I dreamt that I was a male soldier in a war. I was advancing up a stairwell under fire. A head poked out over the top banister. I fired. The body tumbled down the stairs, landing at my feet, face up. I saw it was a dear friend. I had shot him through the left eye.
I picked up the body and cradled it, flooded with shame and remorse. When I put my head to his chest to see if he still lived, I heard a ticking. Not a heartbeat, more like a clock. I ripped open his shirt and saw the enemy had cut out his heart, replacing it with a bomb.
Just in time I tossed the body down the stairs behind me. It exploded before it even hit the ground. The concussive wave knocked me over. Debris rained down.
I pushed down my awareness of the nature of the explosive confetti that covered me, the walls, the floor. I kept moving. Up the stairs. Toward the objective.
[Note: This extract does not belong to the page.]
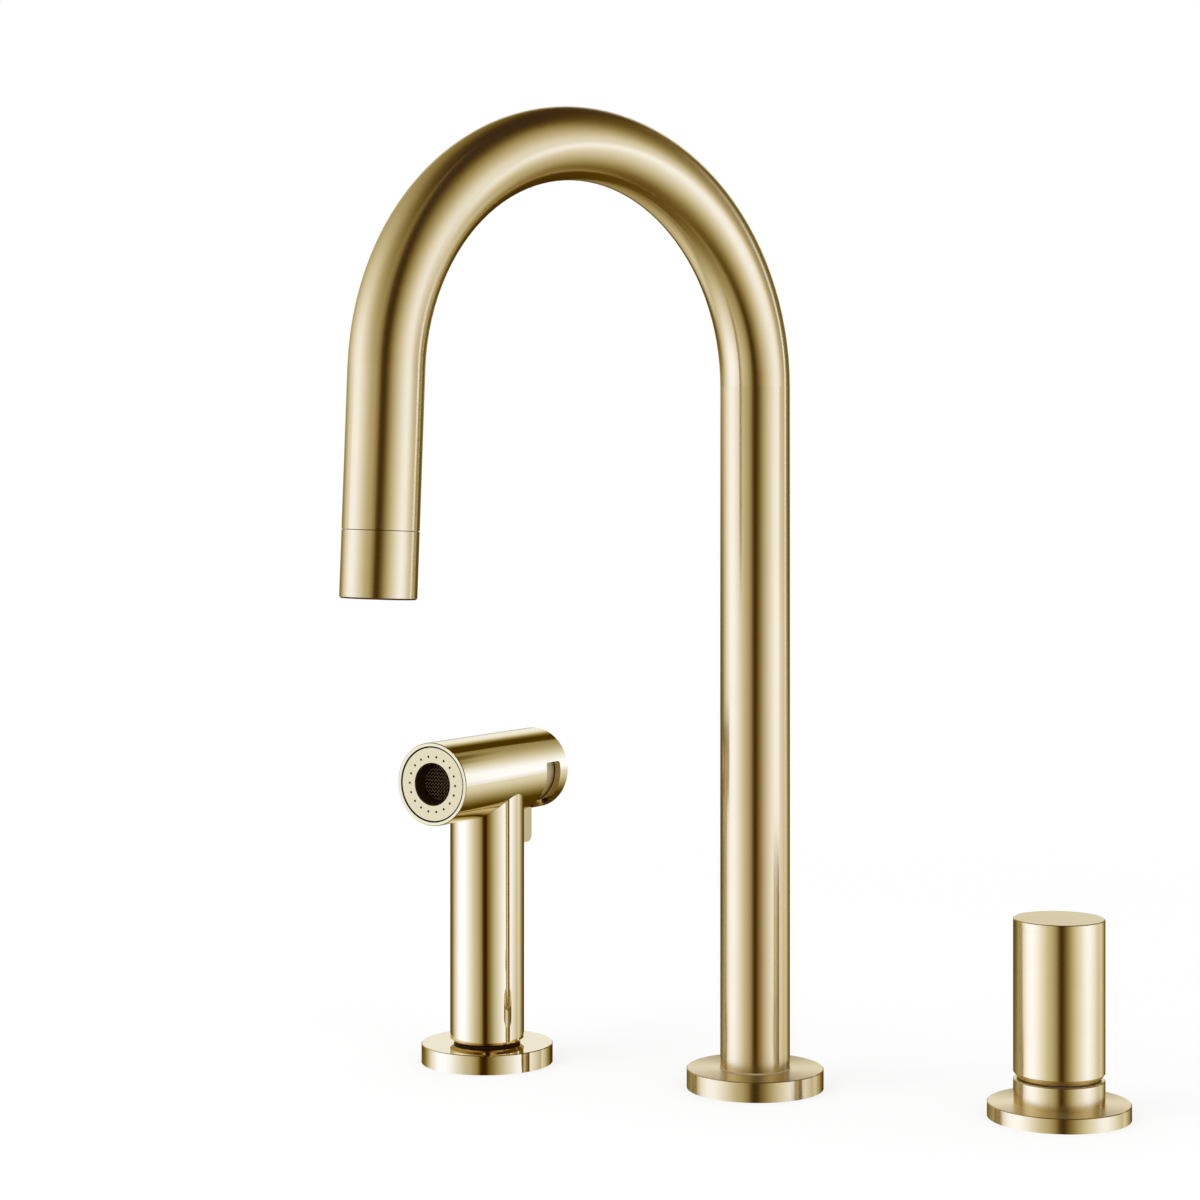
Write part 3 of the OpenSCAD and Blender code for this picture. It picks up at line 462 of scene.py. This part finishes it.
# Painted shade: the tab's gold is darker than the head's polished gold; its roughness is its finish
tab_gold_painted_shade = polished_gold("tab_gold_painted_shade", rough=0.2, base=(0.64, 0.53, 0.29))
raw_brass = plain_metal("raw_brass", (0.72, 0.58, 0.30), (0.60, 0.46, 0.22), rough=0.34)
steel = plain_metal("steel", (0.70, 0.68, 0.63), (0.58, 0.56, 0.52), rough=0.30)
wire_steel = plain_metal("wire_steel", (0.33, 0.23, 0.14), (0.19, 0.12, 0.06), rough=0.34,
                         scale=1500.0)
bright_ring = soft_plain("bright_ring", (0.50, 0.43, 0.28), (0.44, 0.37, 0.23), rough=0.3)
black_rubber = soft_plain("black_rubber", (0.045, 0.043, 0.04), (0.03, 0.03, 0.03), rough=0.7)
# Painted shade: black plastic made darker and less glossy than the rest, for the dock guide and the knob
# insert
lip_plastic_painted_shade = soft_plain("lip_plastic_painted_shade", (0.034, 0.011, 0.002), (0.024, 0.007, 0.001), rough=0.5,
                         scale=900.0, strength=0.08, specular=0.06)
mouth_plastic = soft_plain("mouth_plastic", (0.018, 0.007, 0.002), (0.012, 0.005, 0.001), rough=0.5,
                           scale=900.0, strength=0.08, specular=0.06)
black_plastic = soft_plain("black_plastic", (0.032, 0.022, 0.014), (0.022, 0.015, 0.009), rough=0.45,
                           scale=900.0, strength=0.08, specular=0.12)
white_plastic = soft_plain("white_plastic", (0.86, 0.85, 0.80), (0.80, 0.79, 0.74), rough=0.4)
ceramic = soft_plain("ceramic", (0.92, 0.91, 0.88), (0.88, 0.87, 0.83), rough=0.2,
                     scale=1500.0, strength=0.04)

# Which nodes each material goes on
NODES_OF = (
    (spout_gold, "spout_rosette"),
    (tube_gold, "spout_tube"),
    (sleeve_gold, "outlet_sleeve"),
    (control_gold_painted_light, "control_rosette control_collar"),
    (knob_gold_painted_light, "knob_shell"),
    (bright_gold, "spray_rosette spray_handle rear_cap"),
    (head_gold, "head_shell"),
    (face_gold, "face_plate"),
    (drum_gold_painted_light, "diverter_drum"),
    (tab_gold_painted_shade, "diverter_tab"),
    (bright_ring, "spout_glide_ring"),
    (wire_steel, "jet_screen"),
    (raw_brass, "threaded_shanks shank_nuts spout_post control_body cartridge_nut dock_base"
                " hose_swivel shaft_bulkhead"),
    (steel, "steel_washers spout_screw lever_pin control_lever knob_screw swivel_clip"
            " diverter_shaft drum_screw tab_screw"),
    (black_rubber, "rubber_washers deck_gaskets spout_orings aerator_seal swivel_seal bulkhead_seal"),
    (lip_plastic_painted_shade, "dock_guide knob_insert"),
    (mouth_plastic, "jet_sleeve"),
    (black_plastic, "aerator_body cartridge_base disc_driver cartridge_rotor handle_bush riser_tube"
                    " handle_top_bush nozzle_manifold"),
    (white_plastic, "spout_bushes cartridge_housing check_valve"),
    (ceramic, "fixed_disc moving_disc valve_disc"),
)
for material, names in NODES_OF:
    for name in names.split():
        nodes[name].data.materials.clear()
        nodes[name].data.materials.append(material)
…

At the top of the stairs was a cobblestone street. I was girl, about 13, in a nightgown. The director called, "Action!" so I pushed open the door of the Italian restaurant and took a seat next to my step-mother in a cheerful yellow booth at the back, next to the bathroom.
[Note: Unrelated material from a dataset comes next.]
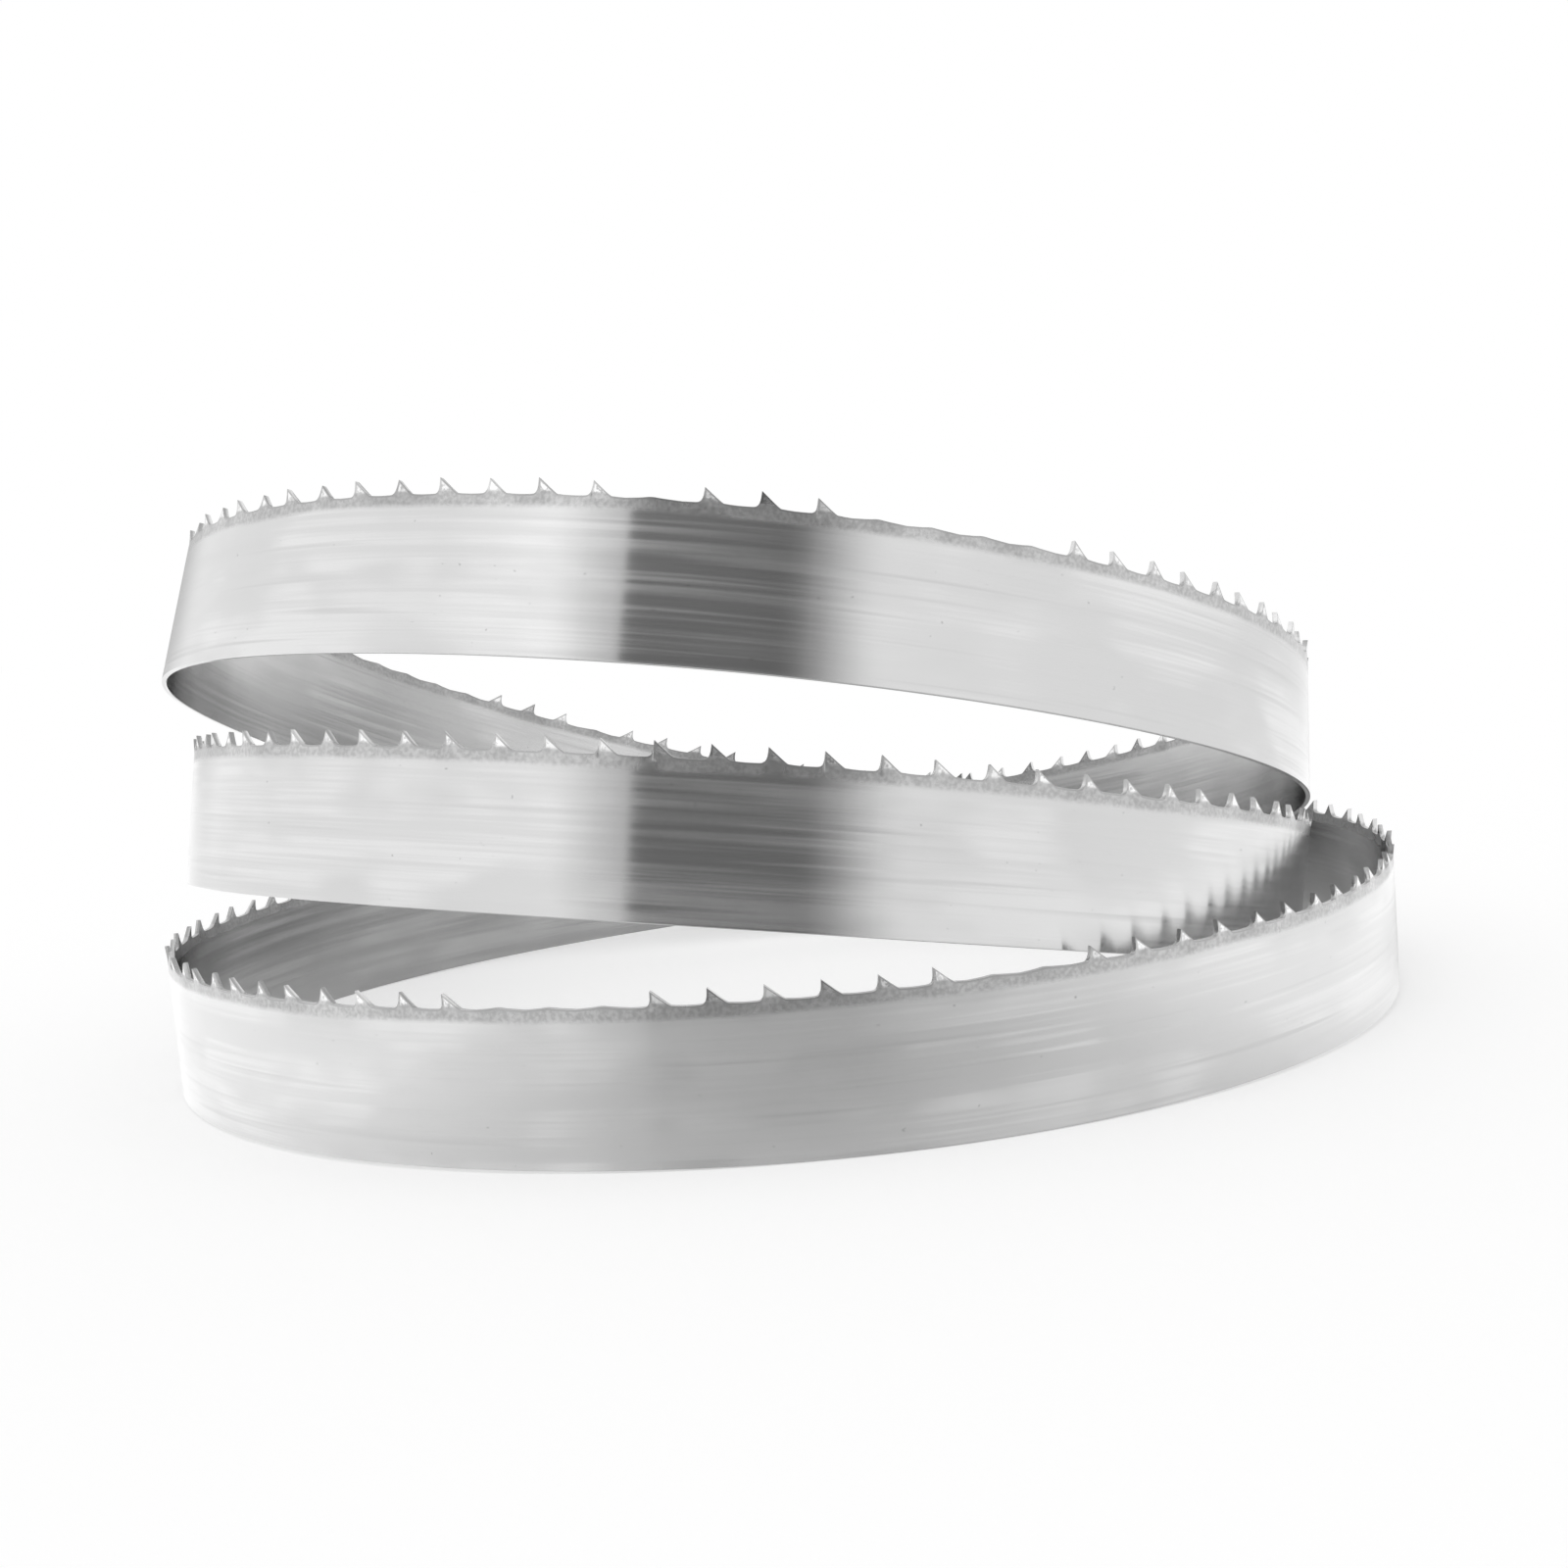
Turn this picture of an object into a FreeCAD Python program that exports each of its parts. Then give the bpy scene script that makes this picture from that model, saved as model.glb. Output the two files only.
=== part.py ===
"""An endless band saw blade, sprung into three loops and resting on its back edge.

Millimetres, +Z up. The band is one welded strip of steel with teeth along its upper edge.
"""
import FreeCAD, Part
import math
import os

# The band
WIDTH = 27.0  # from the back edge to the tips of the teeth
THICKNESS = 0.9

# The teeth
TOOTH_PITCH = 8.4
TOOTH_DEPTH = 2.5
TOOTH_SET = 0.35  # how far a tip leans out of the band, to either side in turn
TOOTH_START = 2.4  # along the band, from the left of the upper loop to the first gullet floor
STRIPPED_TEETH = (16, 20, 21, 22, 23, 97, 98, 99, 106, 107, 233, 237, 238, 239, 240, 241)

# The coil. Each row is one loop, read at eight headings from the left, by way of the front.
COIL_RADIUS = 110.0
START_HEADING = math.pi
LOOP_RADII = (  # distance from the coil's axis, in coil radii
    (0.918, 0.936, 0.995, 1.005, 1.023, 1.064, 1.032, 0.986),
    (0.991, 1.009, 1.050, 1.109, 1.155, 1.150, 1.109, 1.023),
    (0.932, 0.973, 1.027, 1.023, 0.932, 0.841, 0.832, 0.886),
)
LOOP_LIFTS = (  # height of the band's back edge over the table, in band widths
    (2.685, 2.944, 2.611, 1.833, 1.019, 0.352, 0.056, 0.000),
    (0.000, 0.019, 0.000, 0.019, 0.074, 0.185, 0.500, 0.963),
    (1.370, 1.519, 1.222, 0.556, 0.093, 0.222, 0.796, 1.796),
)

# Tooth outlines from one gullet floor to the next, in shares of the pitch and of the depth
WHOLE_TOOTH = (
    (0.0, 0.0), (0.23, 0.015), (0.31, 0.08), (0.352, 0.26), (0.372, 0.55),  # face of the tooth
    (0.38, 1.0),  # tip
    (0.69, 0.16), (0.79, 0.04), (1.0, 0.0),  # back of the tooth
)
TOOTH_STUMP = ((0.0, 0.0), (0.28, 0.07), (0.46, 0.14), (0.66, 0.08), (1.0, 0.0))


def coil_path():
    """The smooth closed line that the middle of the band follows."""
    stations = []
    for radii, lifts in zip(LOOP_RADII, LOOP_LIFTS):
        for step, (radius, lift) in enumerate(zip(radii, lifts)):
            heading = START_HEADING + 2 * math.pi * step / len(radii)
            reach = radius * COIL_RADIUS
            height = (lift + 0.5) * WIDTH
            stations.append(FreeCAD.Vector(
                reach * math.cos(heading), reach * math.sin(heading), height))
    path = Part.BSplineCurve()
    path.interpolate(stations * 3)  # the middle one of three rounds joins smoothly to itself
    knots = path.getKnots()
    path.segment(knots[len(stations)], knots[2 * len(stations)])
    return path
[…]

The shot was two and a half hours of me pretending to read the menu and order pasta and red sauce in slow motion while the special effects crew wrangled the flying equipment that was supposed to bring other actors floating gently in from stage left.
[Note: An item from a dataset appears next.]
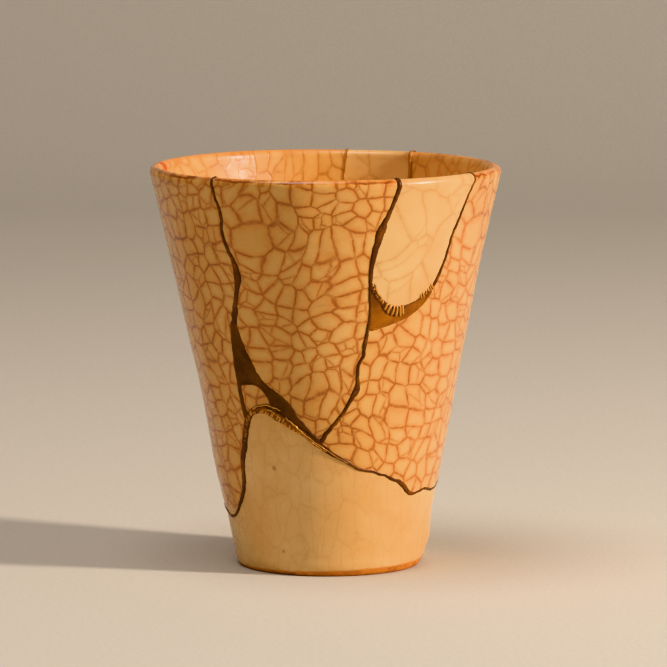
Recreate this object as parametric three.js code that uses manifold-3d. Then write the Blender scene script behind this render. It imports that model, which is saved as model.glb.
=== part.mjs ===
// A kintsugi cup: a small tapered stoneware cup that broke, mended with lacquer dusted with gold.
// Three crazed sherds and a chip are the old cup. The foot, a tongue at the rim and a second tongue at
// the back are plain sherds let in from other pots. Where chips were lost, two putty fills close the wall.
// Millimetres, +Z up, the foot on z = 0, and the side with the front tongue facing -Y.
import * as THREE from "three";
import { mergeVertices } from "three/addons/utils/BufferGeometryUtils.js";
import Module from "manifold-3d";

const wasm = await Module();
wasm.setup();

// Driving dimensions
const cupHeight = 85;
const rimRadius = 37;
const footRadius = 19.6; // where the line of the flank would meet the table, ahead of the bevel
const flankHollow = 0.5; // how far the flank bows in, half way up
const wallThickness = 2.6;
const floorThickness = 5;
const floorFillet = 3; // between the floor and the inner flank
const bevelInset = 1.6; // the worn edge around the foot
const bevelHeight = 3.6;
const ringWidth = 4.5; // the flat ring that the cup stands on
const recessDepth = 1.2; // of the underside within that ring
const footShift = 1; // how far the foot stands to the right of the rim's centre
const lacquerWidth = 0.8; // of a common lacquer line; the breaks give theirs as a share of it
const lacquerRise = 0.3; // how far the lacquer stands proud of the glaze, outside and inside
const glueGap = 0.1; // clearance between the lacquer and the sherds' edges
const cutMargin = 2.5; // how far the break surfaces run past the wall

// Mesh fineness
const turnSteps = 48;
const flankSteps = 7;
const lipSteps = 4;
const curveSteps = 2;
const widestStep = 10; // degrees between two stations of a break

// Soft swells and hollows left by the potter's fingers: where, how far out, and how far they spread, in mm
const swells = [
  { angle: -25, share: 0.85, rise: 0.5, reach: 6 },
  { angle: -10, share: 0.93, rise: 0.35, reach: 5 },
  { angle: -90, share: 0.24, rise: 0.5, reach: 7 },
  { angle: 92, share: 0.78, rise: -0.3, reach: 12 },
  { angle: 38, share: 0.5, rise: -0.3, reach: 14 },
  { angle: 168, share: 0.35, rise: -0.4, reach: 15 },
];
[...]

Instead they crashed and dropped, hovered and slid. Finally the director called it a day, completely exasperated. Arnold Swarzenegger patted my shoulder as he walked past. "Good job," he said. "A total pro." He'd been on the other end of the steel cables and harness for the last couple of hours, attempting to Peter Pan into the scene without success.
I rose, now grown, invited him to have a drink with me. We settled into a couch in the far corner and a friend brought two shots - one blue and one red. As Arnold downed the red, my friend whispered, "a total send-up of the Matrix." The liqueur turned his eyes bloodshot.
I had loud, vigorous sex on the couch with Arnold Swarzenegger, while extras and crew wandered past tidying up the set.